A medaling older woman who gives questionable advice requiring Ruth, a woman, to essentially make the first move. (A big deal back then!) She literally tells her, wash yourself, wear your best perfume and clothes, but do not let him see you until he has finished eating and drinking. I don’t know if they were drinking water or wine, but regardless. She’s getting her daughter in law ready to wow an unsuspecting man after a long hard day of work. Sneaky old lady.
But then, Boaz, a kind hearted, honorable man, sees her hard work and blesses her for it. And takes her forwardness with such grace.
“May you be blessed by the Lord, my daughter; this last instance of your loyalty is better than the first; you have not gone after younger men, whether poor or rich. And now, my daughter, do not be afraid. I will do for you all that you ask, for all the assembly of my people know that you are a worthy woman. But now, though it is true that I am a near kinsman, there is another kinsman more closely related than I. Remain this night, and in the morning, if he will act as next-of-kin for you, good; let him do it. If he is not willing to act as next-of-kin for you, then, as the Lord lives, I will. Lie down until the morning.”

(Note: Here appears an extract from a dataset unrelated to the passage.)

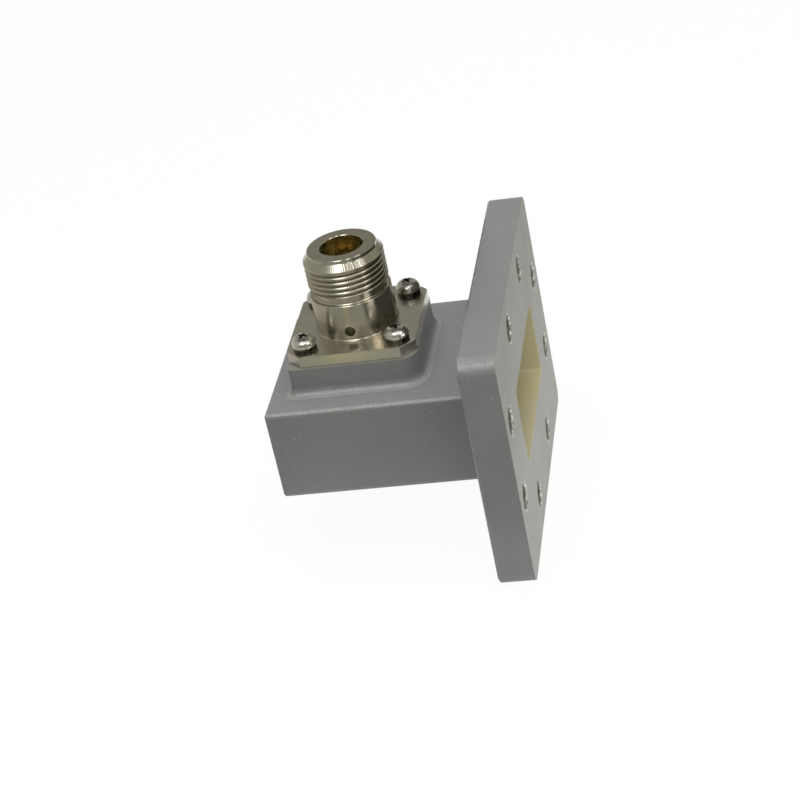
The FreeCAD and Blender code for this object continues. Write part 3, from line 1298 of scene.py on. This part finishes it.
@dataclass(frozen=True)
class Lamp:
    """A soft rectangular lamp that points at the adapter, in millimetres and watts."""

    name: str
    place: Place
    size: Point
    watts: float
    tone: Colour = (1.0, 0.995, 0.985)
    in_metal: bool = False

    def turn(self) -> Quaternion:
        """The turn that points the lamp at the adapter."""
        return (Vector(ADAPTER_MIDDLE) - Vector(self.place)).to_track_quat("-Z", "Y")

    def hang(self) -> None:
        """Add the lamp to the scene."""
        deselect()
        at = Vector(self.place) * METRES
        bpy.ops.object.light_add(type="AREA", location=at, rotation=self.turn().to_euler())
        made = newest(self.name)
        made.data.shape = "RECTANGLE"
        made.data.size, made.data.size_y = (length * METRES for length in self.size)
        made.data.energy = self.watts
        made.data.color = self.tone
        made.visible_glossy = self.in_metal


@dataclass(frozen=True)
class Card:
    """A card that only shows in metal, in millimetres and degrees; unturned, it lies flat."""

    name: str
    place: Place
    turn: Place
    size: Point
    finish: Finish

    def hang(self) -> None:
        """Add the card to the scene, where its material sees it as 1000 mm square."""
        deselect()
        at = Vector(self.place) * METRES
        angles = tuple(math.radians(angle) for angle in self.turn)
        bpy.ops.mesh.primitive_plane_add(size=1.0, location=at, rotation=angles)
        made = newest(self.name)
        made.scale = (self.size[0] * METRES, self.size[1] * METRES, 1.0)
        made.data.materials.append(self.finish.material())
        made.visible_camera = False
        made.visible_diffuse = False
        made.visible_shadow = False
        made.visible_transmission = False


@dataclass
class Studio:
    """The camera, the floor, the lamps, the cards and the world round the adapter."""

    camera_place: Place = (59.958, -359.841, 210.415)
    camera_turn: Place = (59.6240, 10.7832, 7.2288)
    lens: float = 96.2833
    floor_size: float = 4000.0
    floor_level: float = -24.6
    soft_light: float = 0.25
    window: Lamp = Lamp("window", (93.0, -279.0, 503.0), (675.0, 300.0), 2.1, (1.0, 0.99, 0.97), True)
    overhead: Lamp = Lamp("overhead", (-60.0, 90.0, 700.0), (500.0, 500.0), 3.0)
    side_fill: Lamp = Lamp("side_fill", (476.0, -140.0, 50.0), (300.0, 120.0), 0.87)
    blind_size: Point = (375.0, 330.0)
    jack_level: float = 32.0
    blind_share: float = 0.9
    blind_shift: float = 75.0

    def camera(self) -> None:
        """Put the camera where the photograph was taken from."""
        deselect()
        turn = tuple(math.radians(angle) for angle in self.camera_turn)
        bpy.ops.object.camera_add(location=Vector(self.camera_place) * METRES, rotation=turn)
        made = bpy.context.object
        made.data.sensor_width = 36.0
        made.data.lens = self.lens
        made.data.clip_start = 0.01
        made.data.clip_end = 20.0
        bpy.context.scene.camera = made

    def floor(self) -> None:
        """Lay the pale floor just under the adapter."""
        deselect()
        level = self.floor_level * METRES
        bpy.ops.mesh.primitive_plane_add(size=self.floor_size * METRES, location=(0.0, 0.0, level))
        made = newest("floor")
        made.data.materials.append(StudioPaper().material())

    def world(self) -> None:
        """A white surround to the camera and in metal, and a dimmer one for soft light."""
        world = bpy.data.worlds.new("studio")
        bpy.context.scene.world = world
        nodes = Nodes(world)
        soft, white = (
            nodes.node("ShaderNodeBackground", None, {"Color": WHITE, "Strength": strength}).outputs[0]
            for strength in (self.soft_light, 1.0)
        )
        nodes.end(nodes.blend(nodes.seen(), soft, white))

    def blind(self) -> Card:
        """The blind of upright slats between the jack and the window lamp.

        Returns:
            The blind, square to the lamp.
        """
        aim = self.window.turn()
        jack = Vector((JACK_X, 0.0, self.jack_level))
        place = jack.lerp(Vector(self.window.place), self.blind_share)
        place = place + aim @ Vector((self.blind_shift, 0.0, 0.0))
        turn = tuple(math.degrees(angle) for angle in aim.to_euler())
        return Card("blind", tuple(place), turn, self.blind_size, BlindSlats())

    def standing_card(self, name: str, azimuth: float, distance: float, levels: Point,
                      width: float, tone: Colour) -> Card:
        """A card that stands upright beside the jack.

        Args:
            name: The card's name.
            azimuth: Its direction from the jack, in degrees from -Y towards +X.
            distance: How far it is from the jack's axis.
            levels: The heights of its lower and upper edge.
            width: Its width.
            tone: How light it is, in linear red, green and blue.

        Returns:
            The card.
        """
        low, high = levels
        way = math.radians(azimuth)
        place = (JACK_X + distance * math.sin(way), -distance * math.cos(way), (low + high) / 2)
        return Card(name, place, (90.0, 0.0, azimuth), (width, high - low), CardPaper(name, tone))

    def cards(self) -> list[Card]:
        """The room that the metal shows: dim walls, a dark ceiling, far glowing panels, and near the jack
        dark, olive and pale strips and a shade card that put painted reflections and painted shade into the
        nickel.

        Returns:
            The cards.
        """
        standing = (
            ("left_wall", -90.0, 700.0, (-24.0, 1000.0), 1500.0, (0.5, 0.49, 0.43)),
            ("back_wall", 180.0, 750.0, (-24.0, 1000.0), 1600.0, (0.36, 0.35, 0.31)),
            ("front_wall", 0.0, 700.0, (-24.0, 600.0), 1500.0, (0.22, 0.21, 0.19)),
            ("right_wall", 90.0, 750.0, (-24.0, 1000.0), 1500.0, (0.48, 0.47, 0.4)),
            ("right_panel", 56.0, 700.0, (340.0, 520.0), 280.0, (4.8, 4.2, 3.2)),
            ("olive_panel", -22.0, 690.0, (330.0, 500.0), 170.0, (1.3, 1.35, 0.7)),
            # Strips close to the jack, seen only in its metal: painted reflections as dark, olive and pale
            # streaks
            ("dark_strip", -60.0, 60.0, (-14.0, -3.3), 5.0, (0.05, 0.05, 0.03)),
            ("olive_strip", -11.0, 60.0, (-6.6, 0.4), 11.0, (0.78, 0.82, 0.3)),
            ("low_pale_strip", 46.0, 22.0, (12.5, 17.8), 0.7, (0.95, 0.92, 0.8)),
            ("pale_strip", 52.0, 22.0, (17.8, 19.5), 5.5, (3.2, 3.1, 2.8)),
        )
        facing_x = (90.0, 0.0, 90.0)
        others = (
            # A dark card just behind the flange: painted shade in the nickel's reflection of the flange
            ("shade", (-9.0, 9.0, 16.0), facing_x, (40.0, 44.0), (0.06, 0.06, 0.045)),
            ("left_ground", (-205.0, 50.0, -22.0), ORIGIN, (300.0, 200.0), (0.58, 0.56, 0.5)),
            ("ceiling", (0.0, 225.0, 1100.0), ORIGIN, (1800.0, 1350.0), (0.13, 0.13, 0.11)),
            ("front_ground", (-60.0, -375.0, -22.0), ORIGIN, (900.0, 650.0), (0.43, 0.42, 0.37)),
        )
        cards = [self.standing_card(*row) for row in standing]
        for name, place, turn, size, tone in others:
            cards.append(Card(name, place, turn, size, CardPaper(name, tone)))
        return cards

    def build(self) -> None:
        """Set up the studio."""
        self.camera()
        self.floor()
        self.world()
        for item in (self.window, self.overhead, self.side_fill, self.blind(), *self.cards()):
            item.hang()
        bpy.context.scene.view_settings.view_transform = "Standard"


def main() -> None:
    """Build the studio and dress each sub-assembly in order."""
    logging.basicConfig(level=logging.INFO, format="%(message)s", stream=sys.stdout)
    Studio().build()
    for assembly in (Casting(), JackShell(), Screws(), Washers(), Plug(), InnerParts()):
        assembly.build()
    deselect()


if __name__ == "__main__":
    main()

So she lay at his feet until morning…
I strongly encourage you to go read this book to get the full picture. There is no question that he liked and was attracted to her, but yet he sought out the course of action that was honorable and in her best interest, all while reassuring her that regardless, she would be taken care of. Even in the way that he asked her to remain for the night rather than go alone back to her home with Naomi.
I also love how when Ruth recounts the story to Naomi the next day, Naomi says “Wait, my daughter, until you learn how the matter turns out, for the man will not rest, but will settle the matter today.”
I get the feeling Ruth was jittery and nervous about what would happen and where she would end up. I can relate with that.
I also like the honest, but very strategic way Boaz poses the idea to this other next of kin. He is totally honest, but it’s clear he is definitely hoping to be the one to redeem Ruth. It’s precious. I can’t help but see in my mind a mature, wise man, talking to this other next-of-kin, his heart pounding, praying under his breath that God bless him with this strong, hard working, worthy woman.
The whole thing is just dripping with raw humanity, and it’s beautiful. It makes my heart smile. God has such a great sense of humor.
I’m not perfect, and I never will be, but I’m hoping and praying I will be a worthy bride to my own Boaz someday.